### WORK INSTRUCTIONS
For each line of the data below that holds "import", copy the line.

### INFORMATION SHOWN
————————

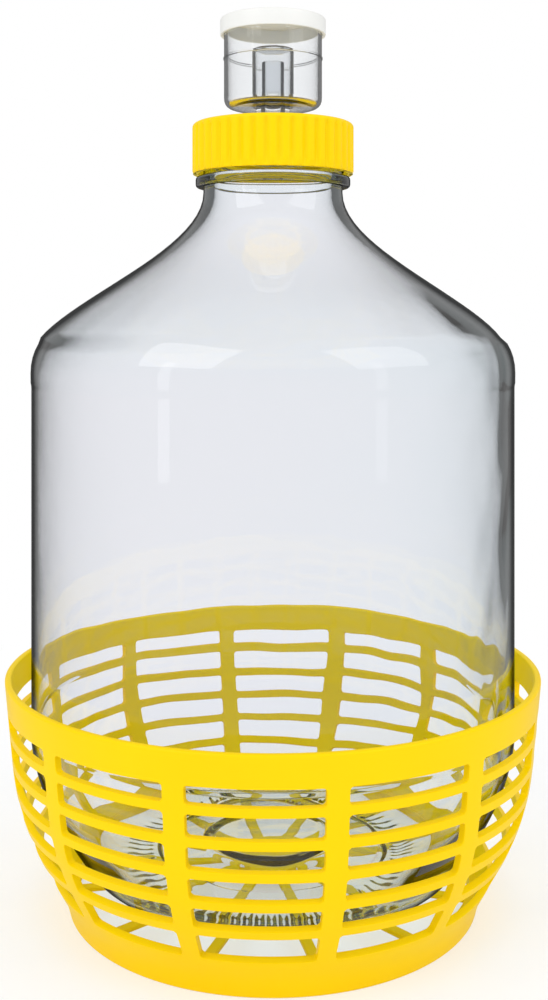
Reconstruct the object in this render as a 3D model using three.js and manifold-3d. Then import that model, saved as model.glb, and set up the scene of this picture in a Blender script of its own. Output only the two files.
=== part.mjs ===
// Glass demijohn of about five litres, standing in an openwork plastic basket, with a screw cap
// and a three-piece airlock. Millimetres, +Z up. The origin is the middle of the basket's foot,
// on the surface that it stands on. The front, as a shopper sees it, faces -Y.
import * as THREE from 'three';
import { mergeVertices } from 'three/addons/utils/BufferGeometryUtils.js';
import Module from 'manifold-3d';

const wasm = await Module();
wasm.setup();

// Fits between the pieces
const seatGap = 0.3;
const slipGap = 0.3;
const cutOverrun = 5;
const weldTolerance = 0.0001;

// Glass jar, measured from the ring that it stands on
const jarRadius = 92.5;
const jarWall = 4.2;
const jarBaseThickness = 6;
const heelHeight = 62;
const heelHandleDown = 20;
const heelCornerRadius = 72;
const heelCornerHeight = 10;
const heelFlareOut = 11;
const heelFlareUp = 16;
const baseCornerIn = 4;
const baseCornerDown = 6;
const innerCornerLift = 3;
const bearingRingRadius = 50.5;
const bearingRingWidth = 6;
const bearingRingDrop = 1;
const bearingRingRound = 0.8;
const pushUpRadius = 43;
const pushUpHeight = 3;
const pushUpStepRun = 2;
const pushUpDiscRadius = 23;
const pushUpDiscHeight = 7;
const wallTopHeight = 193;
const shoulderRoundHeight = 9;
const shoulderSlope = 6.5;
const shoulderHandle = 16;
const innerShoulderDrop = 2;
const labelPanelDepth = 0.3;
const labelPanelBottom = 64;
const labelPanelTop = 188;
const labelPanelEdge = 1.5;

// Neck and its finish
const neckRadius = 27;
const neckWall = 4.2;
const neckBottomHeight = 262;
const neckFlareHandle = 20;
const neckHeight = 22;
const supportBeadLift = 2;
const supportBeadReach = 3;
const supportBeadHeight = 4;
const supportBeadEdge = 0.8;
const lipRound = 0.9;

// Basket
const basketHeight = 87.8;
const basketPlay = 6.9;
const basketWall = 2.6;
const rimFlare = 2.7;
const rimBandHeight = 11.3;
const rimEdgeRound = 0.8;
const bellyHeight = 59;
const bellyHandleIn = 1.8;
const bellyHandleDown = 23;
const footHandleOut = 8.8;
const footHandleUp = 15.9;
const heelPlay = 8.7;
const footTaper = 2.7;
const floorHeight = 8.2;
const floorThickness = 1.8;
const floorLedgeWidth = 3;
const spokeWidth = 4;
const hubRadius = 18;
const ribWidthAtRim = 7.8;
const ribTurnDegrees = 11.8;
const ringHeight = 3.2;
const ringPitch = 10.65;
const footBandHeight = 14.7;
const lowestSlotHeight = 10;
const topSlotHeight = 6;
const slotCornerRadius = 1.3;
const ribCount = 12;

// Gasket, screw cap and grommet
const gasketThickness = 1.6;
const gasketInset = 1.4;
const threadAllowance = 1.9;
const capWall = 2.4;
const capTopThickness = 2.4;
const capSkirtGap = 1.2;
const capEdgeRound = 1.6;
const gripDepth = 0.7;
const gripCount = 40;
const grommetWall = 2.6;
const grommetFlangeReach = 3.2;
const grommetFlangeThickness = 1.6;

// Airlock
const stemRadius = 4.6;
const stemBore = 3.1;
const stemLength = 14;
const collarReach = 2;
const collarHeight = 4;
const cupRadius = 19;
const cupHeight = 33;
const cupWall = 1.5;
const cupFloorThickness = 1.6;
const cupEdgeRadius = 4;
const riserWall = 1.2;
const riserHeight = 16;
const bellPlay = 2.6;
const bellWall = 1.1;
const bellHeight = 21;
const bellEdgeRound = 1.2;
const bellNotchWidth = 4;
const bellNotchHeight = 3;
const bellNotchCount = 4;
const lidPlateThickness = 1.4;
const lidSkirtHeight = 5;
const lidSkirtWall = 1.2;
const lidEdgeRound = 0.8;
const lidVentRadius = 0.9;
const lidVentCircle = 12;
const lidVentCount = 6;

// Facets round each kind of piece and along each kind of curve
const basketFacets = 48;
const jarFacets = 48;
const closureFacets = 40;
const airlockFacets = 32;
const ventFacets = 8;
const gripFacets = 3;
const longCurveSteps = 5;
const bendSteps = 3;
const innerBendSteps = 2;
const windowSteps = 2;
const slotCornerSteps = 1;

// Sizes that follow from those above
const fullTurn = Math.PI * 2;
const quarterTurn = Math.PI / 2;
const ribTurn = THREE.MathUtils.degToRad(ribTurnDegrees);
const seatHeight = floorHeight + seatGap;
const jarHeight = neckBottomHeight + neckHeight;
const rimRadius = jarRadius + basketPlay + basketWall;
const rimShoulder = basketHeight - rimEdgeRound;
const bellyRadius = rimRadius - rimFlare;
const footRadius = heelCornerRadius + heelPlay;
const beadBottom = neckBottomHeight + supportBeadLift;
const beadTop = beadBottom + supportBeadHeight;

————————

### RESULT OF THE EXERCISE
Reconstruct the object in this render as a 3D model using three.js and manifold-3d. Then import that model, saved as model.glb, and set up the scene of this picture in a Blender script of its own. Output only the two files.
import * as THREE from 'three';
import { mergeVertices } from 'three/addons/utils/BufferGeometryUtils.js';
import Module from 'manifold-3d';